The only factor measured that played a measurable role in the quality of the students’ essays was their domain knowledge. The best essays were those written by students with high domain knowledge and Internet access. When students had low domain knowledge, using the Internet didn’t help – their essays were no better than those produced by the students who wrote without researching first.
More interesting for instruction librarians, teaching students search techniques did not produce better essays. The authors suggest, interestingly, that this finding might be due to the fact that most of the students are decent searchers, or possibly that Internet search engines are good tools.
The researchers had access to the students’ Internet sessions and they suggest that most students found quality sources on the topics in question — whether or not they had searching instruction. Similarly, most students were able to *find* decent sources no matter how much domain knowledge they had. Those who had low levels of domain knowledge, however, apparently couldn’t do much with the sources they found, even when those sources were high-quality and relevant.
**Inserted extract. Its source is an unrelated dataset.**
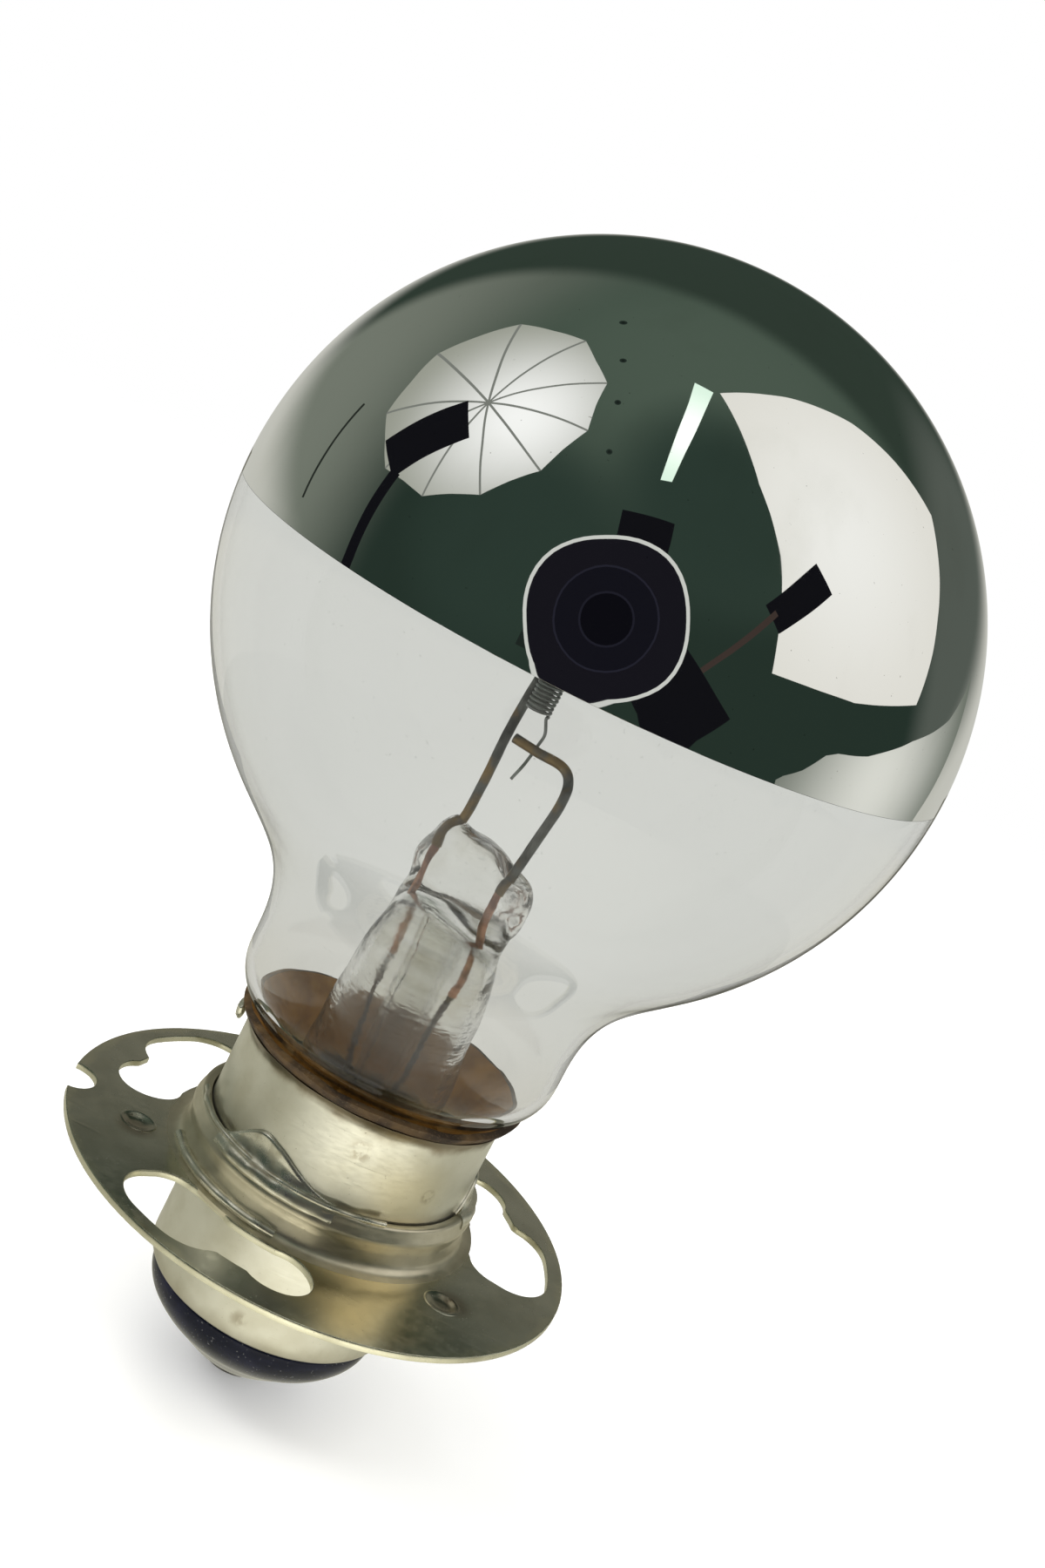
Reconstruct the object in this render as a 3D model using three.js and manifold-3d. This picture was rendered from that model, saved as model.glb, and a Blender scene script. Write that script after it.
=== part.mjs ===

Now, of course, the situation created in this study design was very specific – the look something up really fast and then write about it scenario isn’t ideal for student learning. We all know that. And I was impressed with the care that the authors took to say that their results did not suggest that novice learners shouldn’t use the Internet. Instead,
On the contrary, similar to learning from other sources, retrieving information from the Internet and then using that information in a learning context may need to be supported in novices. For example, novices may need to be provided with extra time for searching the Internet (see Desjarlais and Willoughby (2007) for a study supporting that suggestion). In addition, learners may need additional scaffolding such as strategic interventions to facilitate encoding and retrieval of the novel information ([Kuhn et al., 1988] and [Willoughby et al., 1999]).
What’s interesting about this finding to me is in the idea that most students can pretty much handle the searching side of things, especially on the Internet. This certainly backs up my own anecdotal sense of things, and I’ve heard other instruction librarians suggest the same thing. I don’t always feel that I have a ton of success convincing others – faculty, or people who work a lot on academic success-related programs – that the finding isn’t the problem though. Something helping me to argue that my teaching them to find “the good stuff” won’t help all by itself – I like that.
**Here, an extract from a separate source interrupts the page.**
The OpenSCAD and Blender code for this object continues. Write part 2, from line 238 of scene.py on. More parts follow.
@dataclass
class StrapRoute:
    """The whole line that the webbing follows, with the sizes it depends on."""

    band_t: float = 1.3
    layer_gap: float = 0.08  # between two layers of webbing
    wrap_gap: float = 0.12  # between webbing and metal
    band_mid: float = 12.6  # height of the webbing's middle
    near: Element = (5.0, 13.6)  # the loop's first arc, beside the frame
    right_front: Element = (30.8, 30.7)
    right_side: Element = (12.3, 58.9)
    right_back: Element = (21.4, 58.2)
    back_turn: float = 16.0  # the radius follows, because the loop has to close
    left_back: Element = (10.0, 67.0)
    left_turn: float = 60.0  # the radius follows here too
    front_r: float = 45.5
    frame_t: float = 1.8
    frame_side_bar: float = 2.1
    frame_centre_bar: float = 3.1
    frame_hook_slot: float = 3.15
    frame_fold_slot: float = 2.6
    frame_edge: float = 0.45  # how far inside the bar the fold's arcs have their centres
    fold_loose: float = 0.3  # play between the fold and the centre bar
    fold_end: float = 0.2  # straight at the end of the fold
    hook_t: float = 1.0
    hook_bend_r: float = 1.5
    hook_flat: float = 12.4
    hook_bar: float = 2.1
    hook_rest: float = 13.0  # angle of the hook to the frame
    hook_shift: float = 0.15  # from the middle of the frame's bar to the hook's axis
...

I’m not saying that students don’t need help searching – that they can find the best sources without training. Of course, I’ve written before about my skepticism about the whole best source concept. I also don’t think they can search comprehensively without training. But how often do undergraduates really need to do that? Anyway, knowing that is harder for them to organize, contextualize, analyze and remember new information when their domain knowledge is low – that’s valuable. Breaking down some of the assumptions that if they’re not using the good stuff it’s not inherently because they are too lazy or incompetent to find the good stuff – that’s valuable too.
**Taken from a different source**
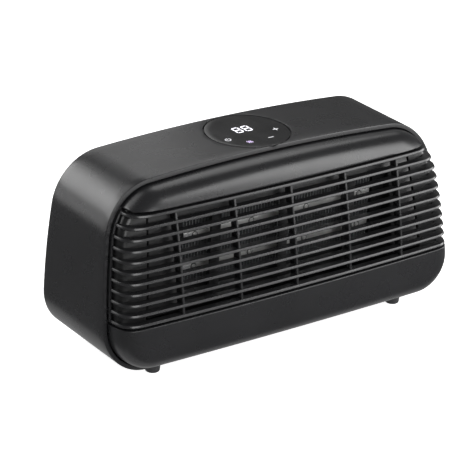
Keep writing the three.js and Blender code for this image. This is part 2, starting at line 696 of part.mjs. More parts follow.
const ductTop = DUCT.high + DUCT.wall + GAP;
add('thermal_cutout', turned('z', [-70, -20], [
  [0, ductTop], [9, ductTop], [9, ductTop + 1.5],
  [7.5, ductTop + 1.5], [7.5, ductTop + 8], [0, ductTop + 8],
]), STEEL);
add('thermal_fuse', rod('x', [-20, ductTop + 2.2], 2, -48, -34, 12), STEEL);

// ---------- blower ----------
const polar = (radius, degrees) => [
  AXIS.y + radius * Math.cos(rad(degrees)), AXIS.z + radius * Math.sin(rad(degrees))];

function fanHousing() {
  const { plate, wall, front, rear } = HOUSING;
  const low = DUCT.low - DUCT.wall;
  const high = DUCT.high + DUCT.wall;
  const guide = [];
  const guideBack = [];
  for (let degrees = 40; degrees >= -90; degrees -= 13) {
    const radius = 28.5 + (10 * (40 - degrees)) / 130;
    guide.push(polar(radius, degrees));
    guideBack.push(polar(radius + 1.8, degrees));
  }
  guide.push([front, low + 2]);
  guideBack.push([front, low]);
  const scroll = solid(prismX([...guide, ...guideBack.reverse()], -plate - 1, plate + 1));
  const tongue = solid(prismX([
    [front, high], [AXIS.y - 12, high], polar(31, 118), polar(28.5, 124), polar(31, 130), [front, high - 2],
  ], -plate - 1, plate + 1));
  const plates = [-1, 1].map((side) => {
    const [from, to] = side < 0 ? [-plate - wall, -plate] : [plate, plate + wall];
    const sheet = solid(prismX([[front, low], [rear, low], [rear, high], [front, high]], from, to));
    return sheet.subtract(solid(rod('x', [AXIS.y, AXIS.z], side < 0 ? 10 : 6, from - 1, to + 1)));
  });
  return join([scroll, tongue, ...plates]);
}
add('fan_housing', fanHousing(), DARK_PLASTIC);

function fanWheel() {
  const { radius, inner, halfLength, blades } = WHEEL;
  const bore = SHAFT_RADIUS + GAP;
  const disc = (x, from) => solid(turned('x', [AXIS.y, AXIS.z], ringProfile(from, radius, x, x + 1.6), 24));
  const hubs = [-halfLength, halfLength - 12].map((x) =>
    solid(turned('x', [AXIS.y, AXIS.z], ringProfile(bore, 6, x, x + 12), 12)));
  const parts = [disc(-halfLength, bore), disc(halfLength - 1.6, bore), disc(-0.8, inner), ...hubs];
  for (let k = 0; k < blades; k += 1) {
    const turn = (360 * k) / blades;
    const outer = [];
    const under = [];
    for (let i = 0; i <= 3; i += 1) {
      const r = inner + ((radius - 0.4 - inner) * i) / 3;
      const sweep = 14 * (i / 3) ** 2;
      outer.push(polar(r, turn + sweep));
      under.push(polar(r, turn + sweep + 3.4));
    }
    parts.push(solid(prismX([...outer, ...under.reverse()], -halfLength + 0.8, halfLength - 0.8)));
  }
  return join(parts);
}
add('fan_wheel', fanWheel(), DARK_PLASTIC);
add('fan_shaft', rod('x', [AXIS.y, AXIS.z], SHAFT_RADIUS, -113, 146, 20), STEEL);

const bushBore = SHAFT_RADIUS + GAP;
add('bearing_mount', turned('x', [AXIS.y, AXIS.z], ringProfile(5.35, 9.65, -108.5, -104.5)), RUBBER);
add('shaft_bush', turned('x', [AXIS.y, AXIS.z], ringProfile(bushBore, 5, -110, -103.8)), COPPER);

// Motor: laminated stack with the rotor in its bore and the coil round its lower limb
function rectangle(points) {
  return new THREE.Path(points.map(([y, z]) => new THREE.Vector2(y, z)));
}
function motorStack() {
  const { half, bore, halfY, top, bottom, windowY, windowTop, windowLow } = STACK;
  const hole = new THREE.Path();
  hole.absarc(AXIS.y, AXIS.z, bore, 0, Math.PI * 2, true);
  const window = rectangle([
    [AXIS.y - windowY, AXIS.z - windowTop], [AXIS.y + windowY, AXIS.z - windowTop],
    [AXIS.y + windowY, AXIS.z - windowLow], [AXIS.y - windowY, AXIS.z - windowLow],
  ]);
  return prismX([
    [AXIS.y - halfY, AXIS.z - bottom], [AXIS.y + halfY, AXIS.z - bottom],
    [AXIS.y + halfY, AXIS.z + top], [AXIS.y - halfY, AXIS.z + top],
  ], MOTOR.x - half, MOTOR.x + half, [hole, window]);
}
add('motor_stack', motorStack(), STEEL);

function motorCoil() {
  const outer = solid(box(
    [MOTOR.x - 16, AXIS.y - 12, AXIS.z - 53], [MOTOR.x + 16, AXIS.y + 12, AXIS.z - 19]));
  const limb = solid(box(
    [MOTOR.x - STACK.half - GAP, AXIS.y - 30, AXIS.z - STACK.bottom - GAP],
    [MOTOR.x + STACK.half + GAP, AXIS.y + 30, AXIS.z - STACK.windowLow + GAP]));
  const body = solid(box(
    [MOTOR.x - STACK.half - GAP, AXIS.y - 30, AXIS.z - STACK.windowTop - GAP],
    [MOTOR.x + STACK.half + GAP, AXIS.y + 30, AXIS.z]));
  return cut(outer, [limb, body]);
}
add('motor_coil', motorCoil(), COPPER);
add('motor_rotor', turned('x', [AXIS.y, AXIS.z],
  ringProfile(bushBore, STACK.bore - 0.5, MOTOR.x - 11, MOTOR.x + 11)), ALUMINIUM);

for (const [name, x] of [['in', MOTOR.bracketIn], ['out', MOTOR.bracketOut]]) {
  const plate = solid(box([x, AXIS.y - 21, AXIS.z - 17], [x + MOTOR.plate, AXIS.y + 21, AXIS.z + 19]));
  const hole = solid(rod('x', [AXIS.y, AXIS.z], 4.35, x - 1, x + 4));
  add(`motor_bracket_${name}`, plate.subtract(hole), STEEL);
  const ring = ringProfile(bushBore, 4, x - 0.7, x + 2.3);
  add(`motor_bush_${name}`, turned('x', [AXIS.y, AXIS.z], ring), COPPER);
}

// ---------- power board ----------
add('power_board', box([POWER.x, POWER.y[0], POWER.z[0]], [POWER.x + POWER.thick, POWER.y[1], POWER.z[1]]),
  BOARD_GREEN);
const boardFace = POWER.x - GAP;
RELAY_LEVELS.forEach((z, i) =>
  add(`relay_${i + 1}`, box([boardFace - 15, -12, z], [boardFace, 8, z + 16]), RELAY_BLUE));
add('filter_capacitor', box([boardFace - 10, 16, 70], [boardFace, 34, 86]), RELAY_BLUE);
add('terminal_block', box([boardFace - 12, -12, 30], [boardFace, 18, 42]), DARK_PLASTIC);

// ---------- tip-over switch ----------
const tipLow = chassisTop + GAP;
function tipSwitchBody() {
  const { high, halfX, halfY, wall, bore: cavity } = TIP_BODY;
  const shell = solid(box([TIP.x - halfX, TIP.y - halfY, tipLow], [TIP.x + halfX, TIP.y + halfY, high]));
  const bore = solid(turned('z', [TIP.x, TIP.y], [
    [0, tipLow - 1], [TIP.bore, tipLow - 1], [TIP.bore, tipLow + wall], [cavity, tipLow + wall],
    [cavity, high - wall], [0, high - wall],
  ]));
  return shell.subtract(bore);
}
add('tip_switch_body', tipSwitchBody(), DARK_PLASTIC);
const collar = tipLow + TIP_BODY.wall + TIP.travel + GAP;
add('tip_switch_plunger', turned('z', [TIP.x, TIP.y], [
  [0, FOOT.sole + 0.3], [1.6, FOOT.sole + 0.3], [2.5, FOOT.sole + 1.2], [2.5, collar],
  [4.5, collar], [4.5, collar + 1.4], [2.5, collar + 1.4],
  [2.5, collar + 3.5], [0, collar + 3.5],
]), RELAY_BLUE);

// ---------- rear switch and cord gland ----------
const bezelFace = REAR_FACE + GAP;
function rockerBezel() {
  const flange = solid(box(
    [ROCKER.x - 13, bezelFace, ROCKER.z - 9.5], [ROCKER.x + 13, bezelFace + 1.3, ROCKER.z + 9.5]));
  const sleeve = solid(box(
    [ROCKER.x - ROCKER_HOLE.halfX + GAP, REAR_FACE - 12, ROCKER.z - ROCKER_HOLE.halfZ + GAP],
    [ROCKER.x + ROCKER_HOLE.halfX - GAP, bezelFace + 0.5, ROCKER.z + ROCKER_HOLE.halfZ - GAP]));
  const bore = solid(box(
    [ROCKER.x - 9, REAR_FACE - 10.5, ROCKER.z - 5.6], [ROCKER.x + 9, 80, ROCKER.z + 5.6]));
  return cut(join([flange, sleeve]), [bore]);
}
add('power_switch_bezel', rockerBezel(), DARK_PLASTIC);

function rockerPaddle() {
  // Section in the plane across the pivot, with the pivot at its origin
  const section = [[-4, -2.2], [-1.5, -5.0], [2.2, -5.0], [1.2, 0], [2.2, 5.0], [-1.5, 5.0], [-4, 2.2]];
  const geometry = prismX(section, -8.6, 8.6);
  return geometry.rotateX(rad(-ROCKER.tilt)).translate(ROCKER.x, REAR_FACE + ROCKER.pivot, ROCKER.z);
}
add('power_switch', rockerPaddle(), DARK_PLASTIC);

add('cord_gland', turned('y', [GLAND.x, GLAND.z], [
  [GLAND.bore, REAR_FACE - 8], [GLAND.neck, REAR_FACE - 8], [GLAND.neck, bezelFace],
  [GLAND.flange, bezelFace], [GLAND.flange, bezelFace + 1], [GLAND.flange - 2, bezelFace + 3],
  [GLAND.bore, bezelFace + 3], [GLAND.bore, REAR_FACE - 8],
]), RUBBER);

heater.position.set(0, DATUM.y, DATUM.z);
export default heater;
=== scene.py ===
import json
from math import acos, atan2, cos, hypot, pi, radians, sin, sqrt, tan
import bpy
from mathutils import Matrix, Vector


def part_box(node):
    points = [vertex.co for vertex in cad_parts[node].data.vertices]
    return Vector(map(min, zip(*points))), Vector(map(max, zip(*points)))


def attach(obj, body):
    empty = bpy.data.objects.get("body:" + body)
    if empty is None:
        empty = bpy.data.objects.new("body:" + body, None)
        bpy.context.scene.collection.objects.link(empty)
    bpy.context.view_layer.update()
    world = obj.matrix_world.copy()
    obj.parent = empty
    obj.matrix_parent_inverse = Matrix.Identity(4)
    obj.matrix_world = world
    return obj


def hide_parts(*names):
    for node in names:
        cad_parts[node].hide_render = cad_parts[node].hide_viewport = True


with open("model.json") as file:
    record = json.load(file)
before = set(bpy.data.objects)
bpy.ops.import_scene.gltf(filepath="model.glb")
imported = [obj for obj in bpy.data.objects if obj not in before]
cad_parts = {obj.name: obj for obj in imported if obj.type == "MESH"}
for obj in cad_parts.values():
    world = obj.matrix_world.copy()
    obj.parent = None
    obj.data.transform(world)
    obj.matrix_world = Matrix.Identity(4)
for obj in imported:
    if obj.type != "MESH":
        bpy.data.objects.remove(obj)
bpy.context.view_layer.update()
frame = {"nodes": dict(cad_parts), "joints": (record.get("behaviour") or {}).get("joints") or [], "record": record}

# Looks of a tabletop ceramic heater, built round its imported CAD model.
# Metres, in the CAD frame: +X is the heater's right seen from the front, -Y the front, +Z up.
from types import SimpleNamespace

import bmesh
import bpy
from mathutils import Matrix, Vector

MM = 0.001
SHARP = 35  # degrees between faces from which an edge counts as sharp


def lengths(**values):
    """Named lengths in metres, given in millimetres."""
    return SimpleNamespace(**{name: value * MM for name, value in values.items()})


# --- the case outline and the two curved covers, as in the CAD model ---
CASE_LOW, CASE_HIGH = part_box("case_shell")
CASE_ARCS = ((1.855, 3.7), (0.0463, 80.35), (0.588, 87.43), (0.0375, 180.0))  # radius, end angle
ARC_STEPS = (18, 26, 10, 26)
BOTTOM_STEPS = 18
CASE = lengths(wall=3.2, lip=3.6, lip_round=0.8, lip_depth=2, chamfer=0.3)
PLUNGER_HOLE = ((0, -1), (3.3, -1), (3, 0.3), (3, 6), (0, 6))  # mm, radius and height
RIM_LEAN = 0.169
BACK_LEAN = 0.0351
RIM_BASE = CASE_LOW.y - RIM_LEAN * (CASE_LOW.z + CASE.lip_round)
BACK_BASE = CASE_HIGH.y - BACK_LEAN * CASE_HIGH.z

FRONT_FACE = -53.3 * MM
FRONT_LEVEL = 92.6 * MM
FRONT_LEAN, FRONT_CROWN, FRONT_BOW = 0.207, 0.9718, 0.1362
FRONT_ROUND = (20 * MM, 2.94)  # reach of the rounded edge, and the power of its section
SOFT_CHIN = (37.5 * MM, 11.5 * MM, 2.3)  # towards the bottom the section softens to this power
REAR_ROUND = (11 * MM, 2.2)
REAR_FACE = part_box("rear_cover")[1].y
COVER = lengths(inset=4.5, wall=2.4, flange=9, strip_front=1, edge=0.6)
ROUND_STEPS = 18
VISOR_ROWS, VISOR_CROWD = 22, 1.9  # the rows crowd towards the outline by this power

# --- grille ---
SLAT_COUNT, RIB_COUNT = 11, 5
SLAT = lengths(top=136.6, pitch=8.2, thick=2.2, depth=7.5, edge=0.45, taper=0.4, ease=0.25)
SLAT_LEAN = 153  # degrees, of the slat's front
SLAT_BOTTOM = SLAT.top - (SLAT_COUNT - 1) * SLAT.pitch
GROOVE = 1.8 * MM
WINDOW = (SLAT_BOTTOM - SLAT.thick / 2 - GROOVE, SLAT.top + SLAT.thick / 2 + GROOVE)
RIB = lengths(pitch=54.8, thick=2, setback=1.9, depth=10, edge=0.5)
BORDER = lengths(width=2.3, depth=2.85, edge=0.4, proud=0.775)

# --- outlet panel behind the grille ---
PANEL = lengths(setback=14.3, thick=2, bend=1.2, bottom=57, top=140.5, reach=142.3)
PANEL_TAPER = 0.1
LEDGE = lengths(level=54.5, depth=4, thick=1)
CHEEK = lengths(slit=1.3, gap=0.3, round=6, sheet=1.2, reach=6)
POST = lengths(pitch=67, y=-33.5, width=9.5, depth=2.4, edge=0.8)
DUCT = lengths(gap=0.35, wall=2, corner=1.5)
DUCT_LOW, DUCT_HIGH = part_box("block_frame")
DUCT_HALF = DUCT_HIGH.x + DUCT.gap
DUCT_LEVELS = (DUCT_LOW.z - DUCT.gap, DUCT_HIGH.z + DUCT.gap)

# --- heating block ---
FIN_ROWS, BAR_COUNT, STUD_COUNT = 4, 2, 4
FIN = lengths(pitch=2.9, sheet=0.5, setback=0.2)
BAR = lengths(setback=0.7, edge=0.7)
STUD = ((0, -0.7), (1.5, -0.7), (2, -0.25), (2, 1), (0, 1))  # mm, radius and depth from the bar's face
WASHER = ((2.05, -0.12), (2.8, -0.12), (2.8, 0.5), (2.05, 0.5))
CLIP = lengths(length=7.5, half=2.2, proud=0.5, sunk=0.3, edge=0.25)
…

3 thoughts on “Peer-reviewed Monday – knowing stuff makes you search better”
Don’t rethink the Peer-reviewed Monday bit too much: it is the highlight to my Tuesday! You post awesome articles and it shines light on new things for me all the time. I also agree that we might be making assumptions about what undergraduates need when they search for information, as you point out in the last paragraph. This is especially true of first sessions/first research projects. I spend most of those first sessions helping students understand what a research paper IS and get them thinking about what the goals and expectations are for the assignment IOT make a research plan. It’s not laziness; it’s inexperience and intimidation (although that is sometimes hard to believe!)
I don’t think it’s going anywhere. I am not worried about finding something worth talking about in the peer reviewed literature every week – it just doesn’t always happen on Monday :-) But I do find having the deadline does help me remember to take note of things, and to take the time to read them, even if a lot of PRM stuff gets posted late Monday evening. :-)
Definitely true that I can find stuff for my students faster than they can – and maybe it’s because I have some background info that they don’t – so it’s a good reminder that it might not be because they are not working hard enough or are not smart enough, just that I happen to know more.